++++ Records for this exercise ++++
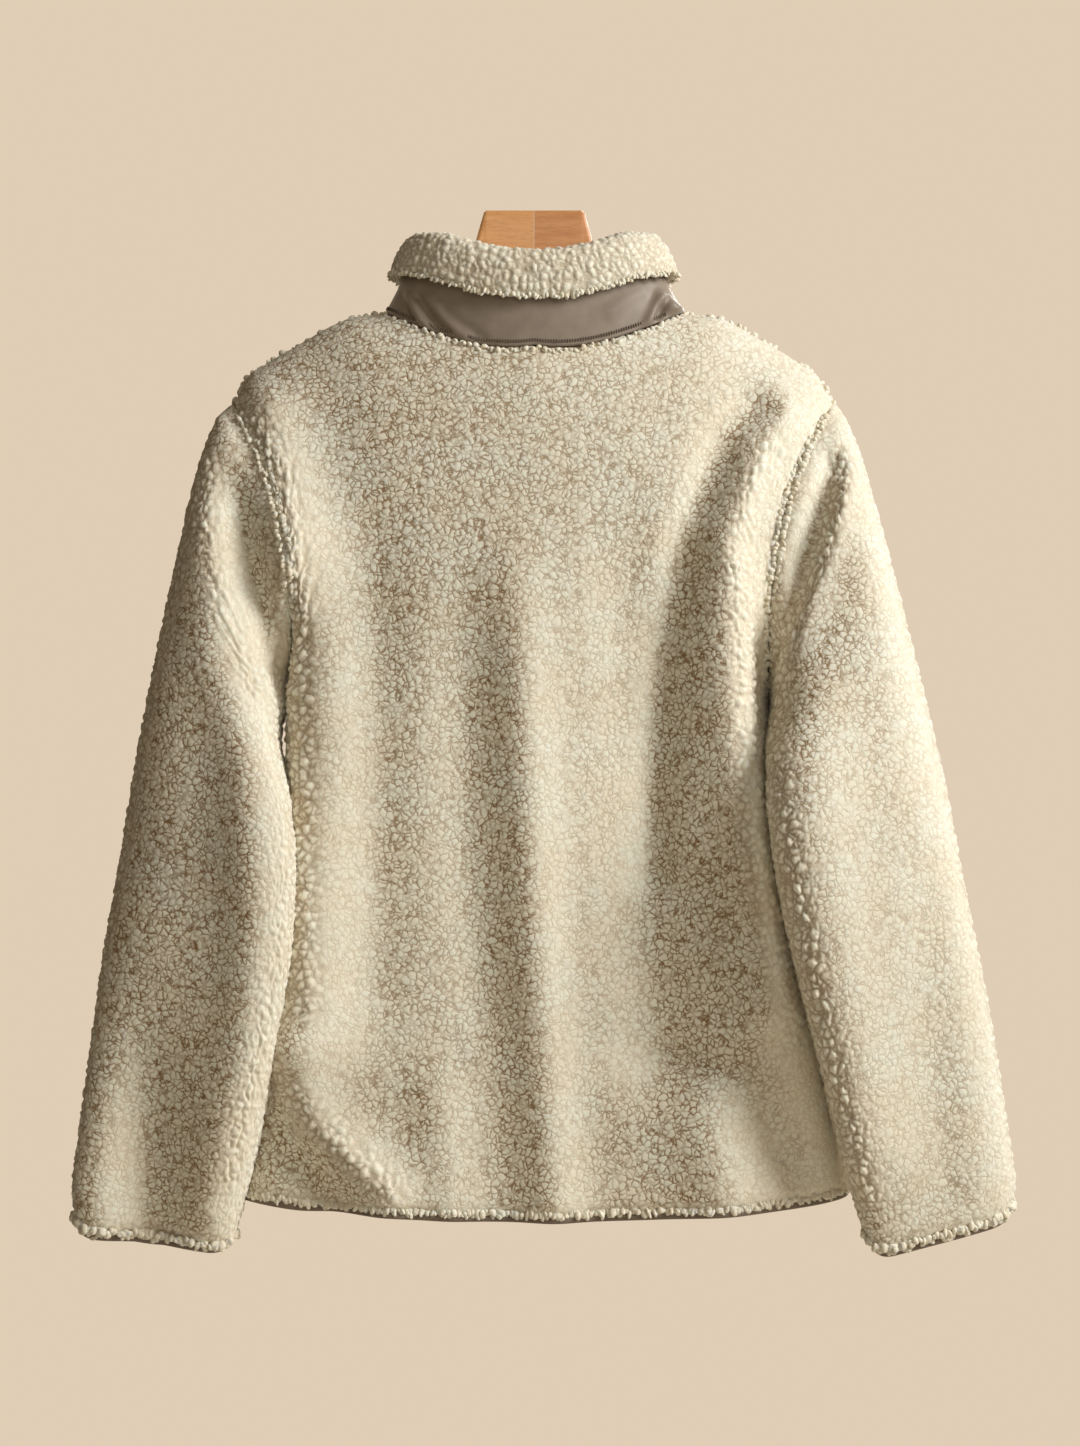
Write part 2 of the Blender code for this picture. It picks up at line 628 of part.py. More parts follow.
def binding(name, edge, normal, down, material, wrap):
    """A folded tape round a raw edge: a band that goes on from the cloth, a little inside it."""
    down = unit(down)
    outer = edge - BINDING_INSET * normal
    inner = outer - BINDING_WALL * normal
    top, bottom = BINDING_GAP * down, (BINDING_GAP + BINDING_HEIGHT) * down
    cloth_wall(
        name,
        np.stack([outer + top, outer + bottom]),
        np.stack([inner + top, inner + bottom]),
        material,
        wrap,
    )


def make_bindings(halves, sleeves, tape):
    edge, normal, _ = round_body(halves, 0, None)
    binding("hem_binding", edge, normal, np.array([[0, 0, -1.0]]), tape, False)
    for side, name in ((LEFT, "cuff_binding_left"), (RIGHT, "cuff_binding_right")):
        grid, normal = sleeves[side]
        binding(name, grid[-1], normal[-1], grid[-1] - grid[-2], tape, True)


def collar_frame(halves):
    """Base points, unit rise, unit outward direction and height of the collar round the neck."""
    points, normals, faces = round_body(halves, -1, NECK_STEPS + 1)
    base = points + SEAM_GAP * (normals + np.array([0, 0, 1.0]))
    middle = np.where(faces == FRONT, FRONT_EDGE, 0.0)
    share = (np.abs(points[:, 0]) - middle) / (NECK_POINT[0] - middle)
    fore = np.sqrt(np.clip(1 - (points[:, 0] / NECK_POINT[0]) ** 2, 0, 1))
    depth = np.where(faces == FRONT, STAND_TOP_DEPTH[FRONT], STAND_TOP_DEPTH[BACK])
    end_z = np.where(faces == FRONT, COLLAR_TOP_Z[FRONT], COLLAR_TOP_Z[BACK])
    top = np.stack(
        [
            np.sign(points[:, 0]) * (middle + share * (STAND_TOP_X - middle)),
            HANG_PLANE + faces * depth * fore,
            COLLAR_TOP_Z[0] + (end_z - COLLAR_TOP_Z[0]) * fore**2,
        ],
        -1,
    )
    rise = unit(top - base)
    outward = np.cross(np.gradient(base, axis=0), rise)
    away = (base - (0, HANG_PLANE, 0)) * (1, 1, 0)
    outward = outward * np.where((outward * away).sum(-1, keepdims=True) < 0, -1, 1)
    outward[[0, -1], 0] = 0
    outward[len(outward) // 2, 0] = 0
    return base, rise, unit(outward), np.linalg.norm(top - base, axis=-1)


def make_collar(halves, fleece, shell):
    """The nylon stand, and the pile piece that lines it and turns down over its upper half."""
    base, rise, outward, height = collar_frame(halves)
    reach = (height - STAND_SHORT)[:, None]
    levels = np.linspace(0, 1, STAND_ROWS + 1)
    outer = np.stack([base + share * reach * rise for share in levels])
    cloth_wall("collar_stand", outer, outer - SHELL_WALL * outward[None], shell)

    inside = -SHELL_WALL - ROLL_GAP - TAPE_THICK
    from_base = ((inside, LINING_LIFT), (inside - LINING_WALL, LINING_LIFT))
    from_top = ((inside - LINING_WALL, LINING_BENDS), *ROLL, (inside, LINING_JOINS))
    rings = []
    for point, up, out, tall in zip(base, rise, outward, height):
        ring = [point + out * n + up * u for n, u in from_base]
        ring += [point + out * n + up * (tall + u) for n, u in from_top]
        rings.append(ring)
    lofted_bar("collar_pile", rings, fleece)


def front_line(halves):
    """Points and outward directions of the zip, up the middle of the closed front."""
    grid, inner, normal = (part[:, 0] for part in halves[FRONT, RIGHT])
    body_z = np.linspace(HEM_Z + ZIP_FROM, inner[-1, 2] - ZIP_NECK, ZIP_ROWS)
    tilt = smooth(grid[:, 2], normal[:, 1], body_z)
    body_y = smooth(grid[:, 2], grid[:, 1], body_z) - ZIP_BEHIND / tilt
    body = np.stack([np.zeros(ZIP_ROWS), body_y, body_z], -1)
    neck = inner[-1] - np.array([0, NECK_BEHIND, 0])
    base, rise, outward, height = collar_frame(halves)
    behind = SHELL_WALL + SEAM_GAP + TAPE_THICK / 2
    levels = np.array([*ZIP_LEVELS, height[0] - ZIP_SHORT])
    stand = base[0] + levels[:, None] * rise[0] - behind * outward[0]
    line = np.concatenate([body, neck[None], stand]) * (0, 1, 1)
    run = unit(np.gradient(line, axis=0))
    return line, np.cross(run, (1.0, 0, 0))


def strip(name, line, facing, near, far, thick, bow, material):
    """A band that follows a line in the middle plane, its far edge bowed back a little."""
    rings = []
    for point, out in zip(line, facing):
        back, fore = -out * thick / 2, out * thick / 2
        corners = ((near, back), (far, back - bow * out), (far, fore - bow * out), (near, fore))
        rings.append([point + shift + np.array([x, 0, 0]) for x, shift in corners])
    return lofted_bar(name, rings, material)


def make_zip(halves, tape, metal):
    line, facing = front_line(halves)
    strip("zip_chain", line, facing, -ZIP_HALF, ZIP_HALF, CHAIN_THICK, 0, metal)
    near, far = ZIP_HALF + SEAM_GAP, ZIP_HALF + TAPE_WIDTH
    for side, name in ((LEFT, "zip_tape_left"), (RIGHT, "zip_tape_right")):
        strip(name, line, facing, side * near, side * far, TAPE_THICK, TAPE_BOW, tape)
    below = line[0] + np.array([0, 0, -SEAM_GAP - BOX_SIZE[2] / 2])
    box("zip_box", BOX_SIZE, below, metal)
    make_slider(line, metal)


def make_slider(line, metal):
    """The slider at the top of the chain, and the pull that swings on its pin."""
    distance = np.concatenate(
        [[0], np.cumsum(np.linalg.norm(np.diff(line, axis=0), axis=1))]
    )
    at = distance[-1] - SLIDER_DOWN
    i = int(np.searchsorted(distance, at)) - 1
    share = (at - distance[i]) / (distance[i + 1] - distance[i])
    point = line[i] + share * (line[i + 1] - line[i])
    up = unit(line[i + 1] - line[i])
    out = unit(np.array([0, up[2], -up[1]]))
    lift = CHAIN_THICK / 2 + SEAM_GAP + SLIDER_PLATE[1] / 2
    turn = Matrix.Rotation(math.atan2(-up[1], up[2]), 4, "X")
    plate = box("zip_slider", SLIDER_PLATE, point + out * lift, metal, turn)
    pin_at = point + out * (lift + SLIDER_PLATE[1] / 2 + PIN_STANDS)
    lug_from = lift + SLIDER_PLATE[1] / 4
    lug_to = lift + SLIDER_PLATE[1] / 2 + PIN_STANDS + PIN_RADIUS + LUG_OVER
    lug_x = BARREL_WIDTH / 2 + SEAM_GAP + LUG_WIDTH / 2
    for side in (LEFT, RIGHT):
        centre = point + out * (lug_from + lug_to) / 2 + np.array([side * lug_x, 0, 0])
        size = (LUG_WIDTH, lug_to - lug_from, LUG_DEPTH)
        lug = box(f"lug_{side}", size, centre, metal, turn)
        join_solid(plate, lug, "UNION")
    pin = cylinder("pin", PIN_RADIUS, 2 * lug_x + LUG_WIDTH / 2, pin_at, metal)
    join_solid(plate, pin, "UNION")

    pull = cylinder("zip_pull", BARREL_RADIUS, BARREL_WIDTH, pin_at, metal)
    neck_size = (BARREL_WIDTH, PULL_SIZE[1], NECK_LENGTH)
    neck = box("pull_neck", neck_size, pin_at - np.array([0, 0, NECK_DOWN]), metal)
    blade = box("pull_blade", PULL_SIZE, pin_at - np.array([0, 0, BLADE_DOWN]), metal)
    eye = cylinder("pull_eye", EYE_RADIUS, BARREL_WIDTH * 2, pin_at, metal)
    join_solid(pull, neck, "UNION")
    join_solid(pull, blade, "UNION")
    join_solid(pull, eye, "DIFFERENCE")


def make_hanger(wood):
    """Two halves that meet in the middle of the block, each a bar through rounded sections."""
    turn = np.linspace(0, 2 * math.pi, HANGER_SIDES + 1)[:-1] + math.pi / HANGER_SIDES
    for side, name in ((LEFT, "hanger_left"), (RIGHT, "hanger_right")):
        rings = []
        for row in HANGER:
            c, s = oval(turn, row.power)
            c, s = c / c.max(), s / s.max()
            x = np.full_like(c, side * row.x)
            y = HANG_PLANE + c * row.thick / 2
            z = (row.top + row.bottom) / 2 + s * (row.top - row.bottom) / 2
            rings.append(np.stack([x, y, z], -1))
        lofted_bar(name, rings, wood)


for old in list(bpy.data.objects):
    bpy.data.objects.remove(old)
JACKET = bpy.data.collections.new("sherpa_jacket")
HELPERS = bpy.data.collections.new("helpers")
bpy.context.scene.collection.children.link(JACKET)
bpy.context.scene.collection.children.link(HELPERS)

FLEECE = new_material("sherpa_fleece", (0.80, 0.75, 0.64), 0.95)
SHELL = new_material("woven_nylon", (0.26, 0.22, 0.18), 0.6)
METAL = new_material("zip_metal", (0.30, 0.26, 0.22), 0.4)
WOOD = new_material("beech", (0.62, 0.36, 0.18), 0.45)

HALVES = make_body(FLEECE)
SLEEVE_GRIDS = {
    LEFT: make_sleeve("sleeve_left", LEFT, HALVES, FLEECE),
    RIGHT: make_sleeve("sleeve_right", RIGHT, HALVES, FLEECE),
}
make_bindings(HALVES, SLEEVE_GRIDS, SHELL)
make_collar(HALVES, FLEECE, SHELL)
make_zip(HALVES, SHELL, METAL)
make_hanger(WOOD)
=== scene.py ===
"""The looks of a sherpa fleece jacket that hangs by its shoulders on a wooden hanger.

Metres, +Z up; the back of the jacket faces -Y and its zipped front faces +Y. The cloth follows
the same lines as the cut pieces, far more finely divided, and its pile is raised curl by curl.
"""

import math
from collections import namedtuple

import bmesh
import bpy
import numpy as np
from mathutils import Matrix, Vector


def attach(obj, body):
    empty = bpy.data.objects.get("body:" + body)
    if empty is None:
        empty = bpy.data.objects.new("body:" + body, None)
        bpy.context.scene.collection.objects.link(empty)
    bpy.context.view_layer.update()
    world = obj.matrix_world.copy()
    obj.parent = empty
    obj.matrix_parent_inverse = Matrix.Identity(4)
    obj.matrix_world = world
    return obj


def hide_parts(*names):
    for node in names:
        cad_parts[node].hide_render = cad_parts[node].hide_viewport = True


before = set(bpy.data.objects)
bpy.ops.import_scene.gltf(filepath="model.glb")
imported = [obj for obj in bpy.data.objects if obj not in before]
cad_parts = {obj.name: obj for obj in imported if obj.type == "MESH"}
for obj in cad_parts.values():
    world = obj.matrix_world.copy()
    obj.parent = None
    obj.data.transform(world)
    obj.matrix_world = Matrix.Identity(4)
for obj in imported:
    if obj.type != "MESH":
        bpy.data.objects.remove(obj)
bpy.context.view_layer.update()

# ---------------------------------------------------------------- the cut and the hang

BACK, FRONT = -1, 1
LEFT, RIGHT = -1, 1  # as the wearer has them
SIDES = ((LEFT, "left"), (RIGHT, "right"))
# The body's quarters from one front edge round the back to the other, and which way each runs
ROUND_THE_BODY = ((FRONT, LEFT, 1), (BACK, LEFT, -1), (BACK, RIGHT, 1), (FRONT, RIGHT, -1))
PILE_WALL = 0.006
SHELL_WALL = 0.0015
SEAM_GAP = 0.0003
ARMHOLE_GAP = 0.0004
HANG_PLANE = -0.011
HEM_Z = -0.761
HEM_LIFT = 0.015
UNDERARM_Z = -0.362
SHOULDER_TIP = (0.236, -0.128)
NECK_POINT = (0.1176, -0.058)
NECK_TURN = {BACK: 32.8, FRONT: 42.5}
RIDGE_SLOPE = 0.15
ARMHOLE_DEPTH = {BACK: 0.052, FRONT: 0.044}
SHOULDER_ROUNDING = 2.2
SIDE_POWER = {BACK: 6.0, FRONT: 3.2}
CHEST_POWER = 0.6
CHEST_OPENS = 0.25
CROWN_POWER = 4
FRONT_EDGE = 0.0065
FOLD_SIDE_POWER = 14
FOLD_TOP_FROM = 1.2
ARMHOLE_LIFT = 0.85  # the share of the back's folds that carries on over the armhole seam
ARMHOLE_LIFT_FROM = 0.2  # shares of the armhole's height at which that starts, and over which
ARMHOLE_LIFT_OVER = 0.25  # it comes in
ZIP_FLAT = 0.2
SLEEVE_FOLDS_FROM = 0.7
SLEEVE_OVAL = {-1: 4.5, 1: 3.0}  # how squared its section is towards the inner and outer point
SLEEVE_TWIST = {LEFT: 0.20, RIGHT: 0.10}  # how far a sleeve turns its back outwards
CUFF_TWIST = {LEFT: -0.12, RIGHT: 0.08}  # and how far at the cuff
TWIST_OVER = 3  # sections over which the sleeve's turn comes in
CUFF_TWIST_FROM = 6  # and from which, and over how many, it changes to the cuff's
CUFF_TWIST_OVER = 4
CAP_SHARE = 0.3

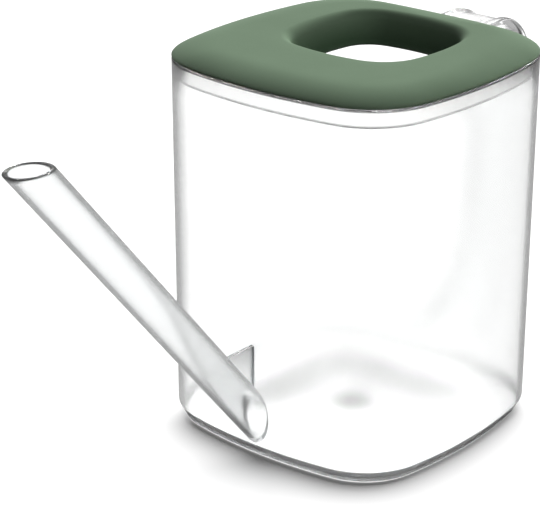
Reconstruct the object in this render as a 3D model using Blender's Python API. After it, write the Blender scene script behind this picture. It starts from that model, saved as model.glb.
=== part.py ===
++++
■ Task requirements ■
In the listing above, find the line containing "obj.matrix_world = Matrix.Identity(4)" and the line containing "and the hang", then quote both, plus every line between them, exactly as written.

■ Answer to the exercise ■
    obj.matrix_world = Matrix.Identity(4)
for obj in imported:
    if obj.type != "MESH":
        bpy.data.objects.remove(obj)
bpy.context.view_layer.update()

# ---------------------------------------------------------------- the cut and the hang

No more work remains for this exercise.